— BEGIN Records for processing —

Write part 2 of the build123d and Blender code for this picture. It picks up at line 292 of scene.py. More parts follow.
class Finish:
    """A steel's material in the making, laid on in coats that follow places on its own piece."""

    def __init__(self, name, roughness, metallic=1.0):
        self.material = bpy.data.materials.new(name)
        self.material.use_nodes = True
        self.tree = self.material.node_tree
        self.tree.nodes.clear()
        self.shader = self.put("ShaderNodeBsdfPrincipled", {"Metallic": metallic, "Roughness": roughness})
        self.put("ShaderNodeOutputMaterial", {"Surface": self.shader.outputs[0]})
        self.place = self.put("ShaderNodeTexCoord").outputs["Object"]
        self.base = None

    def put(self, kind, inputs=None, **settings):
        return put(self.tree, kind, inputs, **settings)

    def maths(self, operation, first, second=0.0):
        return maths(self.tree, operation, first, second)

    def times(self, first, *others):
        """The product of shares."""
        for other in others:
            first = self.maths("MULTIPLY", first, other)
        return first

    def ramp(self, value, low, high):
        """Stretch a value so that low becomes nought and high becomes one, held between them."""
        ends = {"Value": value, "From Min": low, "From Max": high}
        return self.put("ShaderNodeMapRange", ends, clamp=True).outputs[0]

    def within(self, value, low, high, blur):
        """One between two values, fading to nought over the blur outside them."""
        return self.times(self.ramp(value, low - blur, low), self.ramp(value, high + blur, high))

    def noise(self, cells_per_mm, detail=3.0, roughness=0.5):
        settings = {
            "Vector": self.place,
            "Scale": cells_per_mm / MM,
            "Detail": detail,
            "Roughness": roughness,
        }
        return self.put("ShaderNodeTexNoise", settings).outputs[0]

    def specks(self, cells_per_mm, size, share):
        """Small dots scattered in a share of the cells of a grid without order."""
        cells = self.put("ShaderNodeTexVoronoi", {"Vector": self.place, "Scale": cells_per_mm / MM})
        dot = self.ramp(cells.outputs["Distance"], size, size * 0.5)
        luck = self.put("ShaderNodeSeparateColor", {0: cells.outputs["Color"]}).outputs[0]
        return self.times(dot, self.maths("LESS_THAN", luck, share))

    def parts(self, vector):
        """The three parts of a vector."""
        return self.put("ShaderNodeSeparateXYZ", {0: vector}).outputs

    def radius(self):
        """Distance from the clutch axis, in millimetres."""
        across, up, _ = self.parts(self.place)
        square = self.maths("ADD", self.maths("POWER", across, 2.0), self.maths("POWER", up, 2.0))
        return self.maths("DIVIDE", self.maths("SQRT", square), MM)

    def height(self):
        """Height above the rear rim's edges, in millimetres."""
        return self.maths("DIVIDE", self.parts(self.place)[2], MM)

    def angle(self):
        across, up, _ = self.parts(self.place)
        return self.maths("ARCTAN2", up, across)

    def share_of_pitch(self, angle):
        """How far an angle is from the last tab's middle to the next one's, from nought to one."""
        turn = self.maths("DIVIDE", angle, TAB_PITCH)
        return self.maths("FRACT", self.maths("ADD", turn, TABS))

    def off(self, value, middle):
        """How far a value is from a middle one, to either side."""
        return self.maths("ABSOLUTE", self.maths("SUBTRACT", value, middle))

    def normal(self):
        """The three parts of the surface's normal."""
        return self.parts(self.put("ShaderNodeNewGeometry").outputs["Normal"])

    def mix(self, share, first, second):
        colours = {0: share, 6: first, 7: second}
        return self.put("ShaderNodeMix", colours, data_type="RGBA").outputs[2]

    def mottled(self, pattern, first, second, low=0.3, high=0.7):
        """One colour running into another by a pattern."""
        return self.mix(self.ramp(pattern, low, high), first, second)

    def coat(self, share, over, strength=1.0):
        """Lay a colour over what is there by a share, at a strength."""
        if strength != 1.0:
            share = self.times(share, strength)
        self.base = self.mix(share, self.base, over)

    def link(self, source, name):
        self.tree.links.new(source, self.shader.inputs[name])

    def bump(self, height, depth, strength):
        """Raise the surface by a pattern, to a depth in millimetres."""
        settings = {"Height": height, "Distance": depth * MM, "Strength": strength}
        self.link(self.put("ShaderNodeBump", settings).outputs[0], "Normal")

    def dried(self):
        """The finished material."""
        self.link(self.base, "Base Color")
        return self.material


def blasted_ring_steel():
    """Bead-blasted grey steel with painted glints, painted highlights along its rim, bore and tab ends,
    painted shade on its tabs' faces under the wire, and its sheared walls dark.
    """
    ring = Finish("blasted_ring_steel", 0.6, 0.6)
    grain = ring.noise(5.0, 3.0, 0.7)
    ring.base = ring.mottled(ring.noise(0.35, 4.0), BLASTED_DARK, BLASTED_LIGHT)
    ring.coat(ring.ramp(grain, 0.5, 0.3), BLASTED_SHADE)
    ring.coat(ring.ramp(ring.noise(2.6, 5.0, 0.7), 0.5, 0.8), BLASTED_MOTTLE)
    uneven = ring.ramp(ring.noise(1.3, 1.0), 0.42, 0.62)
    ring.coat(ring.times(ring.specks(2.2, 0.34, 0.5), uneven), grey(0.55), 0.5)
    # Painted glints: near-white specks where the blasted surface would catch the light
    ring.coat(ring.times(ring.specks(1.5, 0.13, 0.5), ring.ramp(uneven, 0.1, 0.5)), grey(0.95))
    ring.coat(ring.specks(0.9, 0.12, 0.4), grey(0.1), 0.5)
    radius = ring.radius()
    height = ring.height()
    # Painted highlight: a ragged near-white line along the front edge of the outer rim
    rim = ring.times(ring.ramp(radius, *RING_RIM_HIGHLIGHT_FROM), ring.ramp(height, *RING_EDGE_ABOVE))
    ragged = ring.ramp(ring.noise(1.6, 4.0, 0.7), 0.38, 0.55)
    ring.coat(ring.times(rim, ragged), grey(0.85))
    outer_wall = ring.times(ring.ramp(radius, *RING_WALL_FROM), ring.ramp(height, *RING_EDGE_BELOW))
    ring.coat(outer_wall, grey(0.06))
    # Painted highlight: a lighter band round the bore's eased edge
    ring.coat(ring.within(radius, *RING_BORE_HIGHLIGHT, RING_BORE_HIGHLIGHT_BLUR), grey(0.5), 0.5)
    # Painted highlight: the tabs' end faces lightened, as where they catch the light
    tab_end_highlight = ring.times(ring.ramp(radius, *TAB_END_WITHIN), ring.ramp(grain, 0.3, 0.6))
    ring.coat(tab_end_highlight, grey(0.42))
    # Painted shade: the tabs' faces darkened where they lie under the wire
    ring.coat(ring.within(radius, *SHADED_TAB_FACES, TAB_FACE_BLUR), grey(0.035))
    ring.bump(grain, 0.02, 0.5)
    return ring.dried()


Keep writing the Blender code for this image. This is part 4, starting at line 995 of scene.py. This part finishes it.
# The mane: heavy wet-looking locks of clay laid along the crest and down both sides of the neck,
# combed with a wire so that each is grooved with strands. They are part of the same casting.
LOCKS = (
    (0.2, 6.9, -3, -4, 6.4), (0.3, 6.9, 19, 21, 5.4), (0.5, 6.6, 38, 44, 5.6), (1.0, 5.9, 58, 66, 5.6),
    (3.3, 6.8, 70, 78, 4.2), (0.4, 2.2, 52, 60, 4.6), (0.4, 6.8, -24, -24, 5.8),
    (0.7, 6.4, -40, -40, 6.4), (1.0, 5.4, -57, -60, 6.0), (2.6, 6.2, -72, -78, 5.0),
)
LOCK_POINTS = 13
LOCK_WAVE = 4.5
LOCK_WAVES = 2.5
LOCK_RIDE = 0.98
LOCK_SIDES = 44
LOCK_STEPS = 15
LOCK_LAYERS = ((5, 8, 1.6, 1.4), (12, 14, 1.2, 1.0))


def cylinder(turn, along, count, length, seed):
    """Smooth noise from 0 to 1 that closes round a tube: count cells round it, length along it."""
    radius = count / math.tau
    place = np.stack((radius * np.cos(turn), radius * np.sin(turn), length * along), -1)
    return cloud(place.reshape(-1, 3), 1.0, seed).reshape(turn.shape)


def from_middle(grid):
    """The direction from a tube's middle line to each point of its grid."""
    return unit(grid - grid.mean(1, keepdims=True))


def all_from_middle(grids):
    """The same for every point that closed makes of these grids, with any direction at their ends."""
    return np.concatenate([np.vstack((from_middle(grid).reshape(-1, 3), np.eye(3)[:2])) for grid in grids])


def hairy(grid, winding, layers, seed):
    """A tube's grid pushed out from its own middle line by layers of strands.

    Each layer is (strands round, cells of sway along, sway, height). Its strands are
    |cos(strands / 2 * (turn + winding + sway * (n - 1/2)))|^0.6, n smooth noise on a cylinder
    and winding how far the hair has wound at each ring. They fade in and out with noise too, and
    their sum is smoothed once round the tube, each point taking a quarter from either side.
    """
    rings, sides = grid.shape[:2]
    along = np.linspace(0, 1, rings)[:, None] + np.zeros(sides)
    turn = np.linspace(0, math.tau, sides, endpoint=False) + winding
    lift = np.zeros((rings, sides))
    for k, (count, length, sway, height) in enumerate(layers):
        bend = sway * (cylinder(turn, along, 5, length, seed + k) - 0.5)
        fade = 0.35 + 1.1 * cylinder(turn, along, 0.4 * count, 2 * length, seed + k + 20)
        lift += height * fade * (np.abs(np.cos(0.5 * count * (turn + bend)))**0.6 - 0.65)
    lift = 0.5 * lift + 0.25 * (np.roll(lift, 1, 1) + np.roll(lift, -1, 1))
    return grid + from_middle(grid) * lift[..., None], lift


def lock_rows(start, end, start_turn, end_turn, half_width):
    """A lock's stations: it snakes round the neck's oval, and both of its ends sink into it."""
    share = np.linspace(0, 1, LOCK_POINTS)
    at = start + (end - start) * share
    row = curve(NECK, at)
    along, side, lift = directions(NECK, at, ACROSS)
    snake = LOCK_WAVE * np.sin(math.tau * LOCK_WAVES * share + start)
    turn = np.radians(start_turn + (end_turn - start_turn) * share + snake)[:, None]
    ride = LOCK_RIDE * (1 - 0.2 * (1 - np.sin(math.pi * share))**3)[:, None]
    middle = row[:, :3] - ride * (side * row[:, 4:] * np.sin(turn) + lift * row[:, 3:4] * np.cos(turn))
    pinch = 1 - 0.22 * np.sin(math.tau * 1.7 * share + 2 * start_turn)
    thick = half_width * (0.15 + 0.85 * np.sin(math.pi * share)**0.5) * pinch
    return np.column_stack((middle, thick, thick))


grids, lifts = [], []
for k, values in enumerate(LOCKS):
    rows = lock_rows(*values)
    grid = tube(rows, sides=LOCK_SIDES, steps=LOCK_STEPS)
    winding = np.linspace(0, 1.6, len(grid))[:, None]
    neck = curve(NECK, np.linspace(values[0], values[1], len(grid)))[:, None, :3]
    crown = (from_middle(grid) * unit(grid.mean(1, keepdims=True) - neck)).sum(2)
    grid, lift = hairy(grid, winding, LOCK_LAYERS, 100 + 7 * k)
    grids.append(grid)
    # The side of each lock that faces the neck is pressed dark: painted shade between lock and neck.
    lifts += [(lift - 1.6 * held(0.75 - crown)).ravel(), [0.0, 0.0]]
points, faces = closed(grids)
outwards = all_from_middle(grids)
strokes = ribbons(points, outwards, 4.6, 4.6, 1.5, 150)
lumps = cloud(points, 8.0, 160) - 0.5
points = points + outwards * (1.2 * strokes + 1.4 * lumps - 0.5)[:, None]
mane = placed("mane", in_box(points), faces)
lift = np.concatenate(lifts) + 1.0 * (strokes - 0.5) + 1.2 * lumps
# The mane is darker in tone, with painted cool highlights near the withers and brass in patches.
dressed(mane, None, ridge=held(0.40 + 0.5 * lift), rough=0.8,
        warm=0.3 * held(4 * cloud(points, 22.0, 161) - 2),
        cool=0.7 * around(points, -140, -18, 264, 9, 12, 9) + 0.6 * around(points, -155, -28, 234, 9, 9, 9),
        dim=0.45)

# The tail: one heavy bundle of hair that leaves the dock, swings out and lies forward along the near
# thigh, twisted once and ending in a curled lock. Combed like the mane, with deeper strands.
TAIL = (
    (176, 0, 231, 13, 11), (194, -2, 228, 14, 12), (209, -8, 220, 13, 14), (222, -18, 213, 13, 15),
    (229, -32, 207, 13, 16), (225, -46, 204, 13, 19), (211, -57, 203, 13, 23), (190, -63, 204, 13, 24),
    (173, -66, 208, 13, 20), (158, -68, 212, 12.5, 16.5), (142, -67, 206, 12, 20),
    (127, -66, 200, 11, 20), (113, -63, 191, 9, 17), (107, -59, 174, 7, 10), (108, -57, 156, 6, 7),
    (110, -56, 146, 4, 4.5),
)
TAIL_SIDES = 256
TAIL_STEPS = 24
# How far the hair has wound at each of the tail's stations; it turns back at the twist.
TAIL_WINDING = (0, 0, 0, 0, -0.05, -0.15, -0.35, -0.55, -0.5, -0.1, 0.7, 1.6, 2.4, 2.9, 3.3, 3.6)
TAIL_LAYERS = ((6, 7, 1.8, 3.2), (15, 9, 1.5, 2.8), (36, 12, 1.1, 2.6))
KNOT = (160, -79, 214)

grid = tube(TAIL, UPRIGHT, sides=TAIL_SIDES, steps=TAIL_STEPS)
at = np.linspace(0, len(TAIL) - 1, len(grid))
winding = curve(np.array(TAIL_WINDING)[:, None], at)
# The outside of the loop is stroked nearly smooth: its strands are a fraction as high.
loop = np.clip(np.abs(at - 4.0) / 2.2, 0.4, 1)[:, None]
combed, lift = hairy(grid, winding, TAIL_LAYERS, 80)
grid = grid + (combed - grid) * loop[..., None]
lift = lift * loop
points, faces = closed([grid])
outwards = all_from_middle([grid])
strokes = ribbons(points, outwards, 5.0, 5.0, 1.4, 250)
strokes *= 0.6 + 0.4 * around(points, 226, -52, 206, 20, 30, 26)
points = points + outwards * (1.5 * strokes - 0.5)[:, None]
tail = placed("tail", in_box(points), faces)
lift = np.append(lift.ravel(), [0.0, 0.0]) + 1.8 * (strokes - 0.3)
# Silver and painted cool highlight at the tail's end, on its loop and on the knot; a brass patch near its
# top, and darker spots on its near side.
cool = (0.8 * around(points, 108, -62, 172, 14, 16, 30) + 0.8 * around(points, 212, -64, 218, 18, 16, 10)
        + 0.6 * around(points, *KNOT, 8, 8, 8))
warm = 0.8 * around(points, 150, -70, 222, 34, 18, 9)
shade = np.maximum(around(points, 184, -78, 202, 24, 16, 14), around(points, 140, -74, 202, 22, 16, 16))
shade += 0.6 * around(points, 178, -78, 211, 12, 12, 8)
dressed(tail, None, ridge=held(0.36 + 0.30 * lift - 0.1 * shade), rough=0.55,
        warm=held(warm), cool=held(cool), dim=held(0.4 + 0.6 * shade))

— END Records for processing —

*Task objective*
In the entries above, find each line with the word "code" and show it.

*The response*
Write part 2 of the build123d and Blender code for this picture. It picks up at line 292 of scene.py. More parts follow.
Keep writing the Blender code for this image. This is part 4, starting at line 995 of scene.py. This part finishes it.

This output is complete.